Como é evidente, não poderiam faltar menções ao «Direito de acesso pelo titular» (art. 10º) e à «Segurança da informação» (art. 11º) e, até, ao «Sigilo profissional» (art. 12º). Quanto mais não seja, há que manter as aparências.

De resto e como bem notou um Colega, ao senhor presidente do Instituto dos Registos e do Notariado, I. P. cabe uma tarefa ciclópica:
«a) Velar* pela legalidade da consulta ou comunicação da informação;»

Certo é que são recolhidos elementos totalmente desnecessários:
Estipula o art. 5º que «São recolhidos para tratamento automatizado os seguintes dados relativos aos mandantes e aos mandatários que sejam pessoas singulares:
a) Nome;
b) Estado civil;
c) Sendo casado, o nome do cônjuge e o regime de bens;
d) Residência habitual ou domicílio profissional;
e) Número de identificação fiscal;
f) Número de identificação civil.»

Só um espírito decididamente controlador pode estabelecer uma tal exigência.
A que propósito deve constar o nome do cônjuge casado no regime da separação de bens?
A que propósito deve constar o número de identificação fiscal do mandatário nas procurações que não sejam aquelas - excepcionais - que conferem poderes para fazer negócio consigo mesmo - cfr. art. 261º Código Civil?
Será que o legislador desconhece o art. 258º do Código Civil? Não, não acreditamos em tanta incompetência. Será, apenas, a ânsia de tudo querer e tudo poder controlar...

Resta, agora, saber para que serve a procuração irrevogável, instrumento desde há muito consagrado no nosso sistema jurídico (e noutros). É que os institutos jurídicos não existem, não devem existir, como expressão da criatividade do legislador. Antes cumprem, ou devem cumprir, uma função, útil, no comércio jurídico.

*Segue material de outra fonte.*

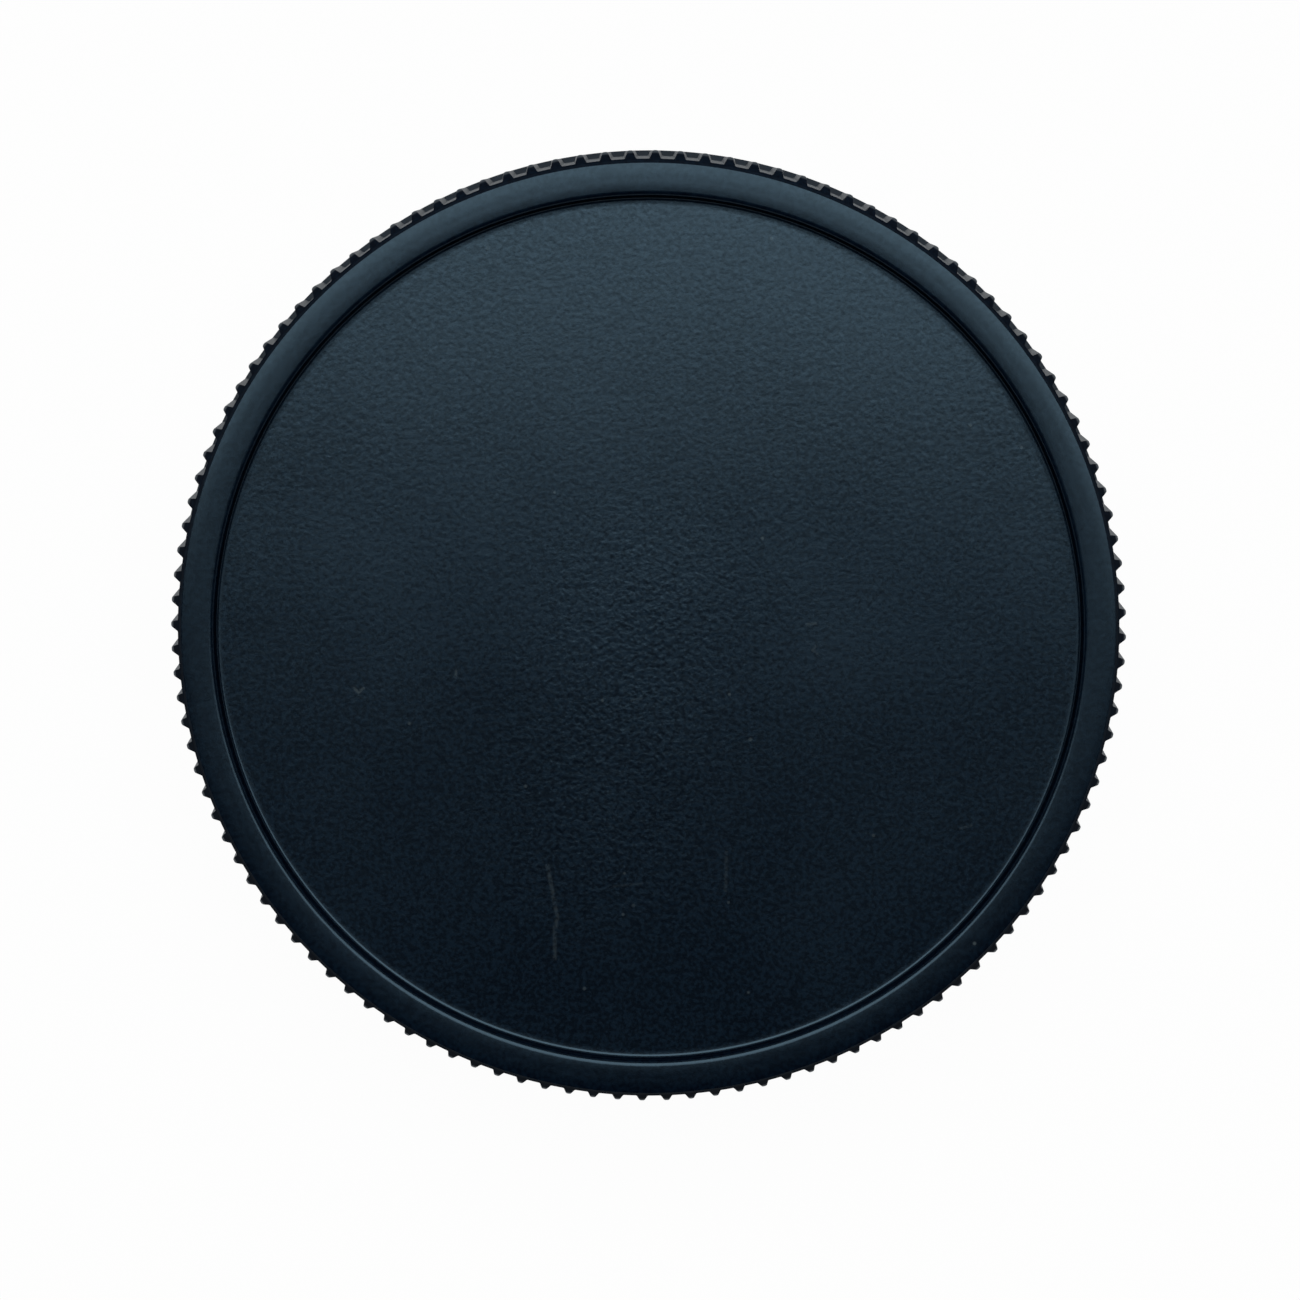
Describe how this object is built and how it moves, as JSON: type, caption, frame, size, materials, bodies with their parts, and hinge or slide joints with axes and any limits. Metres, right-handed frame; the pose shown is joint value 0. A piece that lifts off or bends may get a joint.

P.S. -«Velar - verbo transitivo: cobrir com véu, tapar, ocultar, interceptar; reflex.: cobrir-se com véu; encobrir-se, perder o brilho, a sonoridade, acautelar-se (Do latim velare, "cobrir com véu"); verbo transitivo: vigiar; não dormir de noite; assistir a um doente; estar de guardaa; (em sentido figurado: proteger; não desamparar; intr.: estar vigiando; deixar de dormir; interessar-se. (Do Latim vigilare, "estar desperto").»
in Dicionário da Língua Portuguesa, 6ª. Ed., da Porto Editora.